Emit the exact text of every line from the line with "the minute hand" to the line with "obj.parent = None", both ends included. No other output is expected.
━━━━━━━━━━━━━━━━━━━━
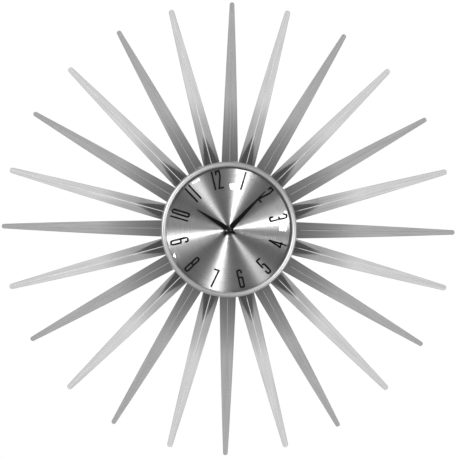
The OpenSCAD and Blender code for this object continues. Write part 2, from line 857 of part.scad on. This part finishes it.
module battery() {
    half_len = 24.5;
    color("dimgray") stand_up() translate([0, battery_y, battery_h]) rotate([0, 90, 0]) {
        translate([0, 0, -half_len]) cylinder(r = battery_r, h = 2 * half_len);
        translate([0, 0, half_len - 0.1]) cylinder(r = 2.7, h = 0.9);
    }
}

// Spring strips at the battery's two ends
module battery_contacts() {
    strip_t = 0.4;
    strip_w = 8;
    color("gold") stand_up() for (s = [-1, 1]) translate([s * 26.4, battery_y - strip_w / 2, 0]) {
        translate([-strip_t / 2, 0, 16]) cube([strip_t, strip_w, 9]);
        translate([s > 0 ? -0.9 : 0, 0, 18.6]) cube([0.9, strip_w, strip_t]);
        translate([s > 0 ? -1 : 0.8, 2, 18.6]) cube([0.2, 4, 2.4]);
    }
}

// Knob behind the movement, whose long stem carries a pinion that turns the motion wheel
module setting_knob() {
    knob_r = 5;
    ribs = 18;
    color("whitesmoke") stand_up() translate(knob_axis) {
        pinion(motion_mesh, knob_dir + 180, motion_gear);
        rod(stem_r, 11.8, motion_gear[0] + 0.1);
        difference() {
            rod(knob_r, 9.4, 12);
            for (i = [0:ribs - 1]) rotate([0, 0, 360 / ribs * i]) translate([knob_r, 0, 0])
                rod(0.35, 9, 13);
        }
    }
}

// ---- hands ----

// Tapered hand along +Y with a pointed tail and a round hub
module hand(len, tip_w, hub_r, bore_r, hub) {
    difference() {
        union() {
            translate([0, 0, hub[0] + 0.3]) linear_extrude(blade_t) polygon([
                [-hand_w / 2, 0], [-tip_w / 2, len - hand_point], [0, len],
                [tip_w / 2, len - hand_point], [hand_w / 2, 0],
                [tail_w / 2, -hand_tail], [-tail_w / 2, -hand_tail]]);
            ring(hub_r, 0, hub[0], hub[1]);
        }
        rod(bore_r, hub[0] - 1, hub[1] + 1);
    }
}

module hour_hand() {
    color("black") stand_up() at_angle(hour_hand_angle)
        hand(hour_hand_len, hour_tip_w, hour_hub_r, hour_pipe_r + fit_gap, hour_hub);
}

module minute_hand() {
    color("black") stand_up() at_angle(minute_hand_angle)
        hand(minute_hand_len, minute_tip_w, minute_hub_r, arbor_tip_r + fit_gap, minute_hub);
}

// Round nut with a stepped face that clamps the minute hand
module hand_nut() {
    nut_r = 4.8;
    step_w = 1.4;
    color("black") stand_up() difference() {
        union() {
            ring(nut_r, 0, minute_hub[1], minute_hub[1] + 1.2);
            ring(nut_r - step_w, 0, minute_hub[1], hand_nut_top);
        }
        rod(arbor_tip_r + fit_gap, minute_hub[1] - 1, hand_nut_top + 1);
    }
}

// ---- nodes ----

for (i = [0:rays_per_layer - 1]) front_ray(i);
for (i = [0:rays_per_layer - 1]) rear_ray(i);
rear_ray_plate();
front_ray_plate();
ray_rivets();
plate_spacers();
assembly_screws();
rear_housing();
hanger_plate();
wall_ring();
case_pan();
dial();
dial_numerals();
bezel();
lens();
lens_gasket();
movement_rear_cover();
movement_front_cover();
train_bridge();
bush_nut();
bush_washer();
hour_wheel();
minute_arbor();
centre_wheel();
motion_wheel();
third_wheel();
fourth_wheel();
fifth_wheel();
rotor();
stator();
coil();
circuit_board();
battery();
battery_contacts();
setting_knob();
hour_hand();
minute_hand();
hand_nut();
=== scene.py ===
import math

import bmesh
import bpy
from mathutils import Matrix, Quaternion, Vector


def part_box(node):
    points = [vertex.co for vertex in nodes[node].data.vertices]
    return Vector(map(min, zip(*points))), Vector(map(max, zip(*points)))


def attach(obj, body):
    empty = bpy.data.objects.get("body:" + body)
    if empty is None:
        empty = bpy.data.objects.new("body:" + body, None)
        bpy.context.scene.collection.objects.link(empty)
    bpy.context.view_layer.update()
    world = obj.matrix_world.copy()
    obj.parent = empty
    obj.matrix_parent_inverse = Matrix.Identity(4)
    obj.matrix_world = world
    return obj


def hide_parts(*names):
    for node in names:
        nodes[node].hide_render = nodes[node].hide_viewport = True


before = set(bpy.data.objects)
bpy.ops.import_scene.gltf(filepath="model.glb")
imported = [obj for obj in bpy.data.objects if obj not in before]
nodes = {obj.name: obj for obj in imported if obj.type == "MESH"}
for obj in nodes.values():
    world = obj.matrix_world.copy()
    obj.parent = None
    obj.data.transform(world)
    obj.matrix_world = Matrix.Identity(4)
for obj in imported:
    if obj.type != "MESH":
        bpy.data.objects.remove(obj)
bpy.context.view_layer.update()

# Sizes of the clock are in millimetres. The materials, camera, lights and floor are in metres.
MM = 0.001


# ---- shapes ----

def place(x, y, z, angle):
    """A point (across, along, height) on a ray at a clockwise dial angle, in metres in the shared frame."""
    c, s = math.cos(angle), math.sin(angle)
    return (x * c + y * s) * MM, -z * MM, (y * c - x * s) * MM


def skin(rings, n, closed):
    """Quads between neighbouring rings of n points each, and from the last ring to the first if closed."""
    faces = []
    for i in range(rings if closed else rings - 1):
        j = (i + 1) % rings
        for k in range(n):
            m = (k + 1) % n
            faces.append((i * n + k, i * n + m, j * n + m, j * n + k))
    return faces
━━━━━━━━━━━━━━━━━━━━
FULL ANSWER:
// Round nut with a stepped face that clamps the minute hand
module hand_nut() {
    nut_r = 4.8;
    step_w = 1.4;
    color("black") stand_up() difference() {
        union() {
            ring(nut_r, 0, minute_hub[1], minute_hub[1] + 1.2);
            ring(nut_r - step_w, 0, minute_hub[1], hand_nut_top);
        }
        rod(arbor_tip_r + fit_gap, minute_hub[1] - 1, hand_nut_top + 1);
    }
}

// ---- nodes ----

for (i = [0:rays_per_layer - 1]) front_ray(i);
for (i = [0:rays_per_layer - 1]) rear_ray(i);
rear_ray_plate();
front_ray_plate();
ray_rivets();
plate_spacers();
assembly_screws();
rear_housing();
hanger_plate();
wall_ring();
case_pan();
dial();
dial_numerals();
bezel();
lens();
lens_gasket();
movement_rear_cover();
movement_front_cover();
train_bridge();
bush_nut();
bush_washer();
hour_wheel();
minute_arbor();
centre_wheel();
motion_wheel();
third_wheel();
fourth_wheel();
fifth_wheel();
rotor();
stator();
coil();
circuit_board();
battery();
battery_contacts();
setting_knob();
hour_hand();
minute_hand();
hand_nut();
=== scene.py ===
import math

import bmesh
import bpy
from mathutils import Matrix, Quaternion, Vector


def part_box(node):
    points = [vertex.co for vertex in nodes[node].data.vertices]
    return Vector(map(min, zip(*points))), Vector(map(max, zip(*points)))


def attach(obj, body):
    empty = bpy.data.objects.get("body:" + body)
    if empty is None:
        empty = bpy.data.objects.new("body:" + body, None)
        bpy.context.scene.collection.objects.link(empty)
    bpy.context.view_layer.update()
    world = obj.matrix_world.copy()
    obj.parent = empty
    obj.matrix_parent_inverse = Matrix.Identity(4)
    obj.matrix_world = world
    return obj


def hide_parts(*names):
    for node in names:
        nodes[node].hide_render = nodes[node].hide_viewport = True


before = set(bpy.data.objects)
bpy.ops.import_scene.gltf(filepath="model.glb")
imported = [obj for obj in bpy.data.objects if obj not in before]
nodes = {obj.name: obj for obj in imported if obj.type == "MESH"}
for obj in nodes.values():
    world = obj.matrix_world.copy()
    obj.parent = None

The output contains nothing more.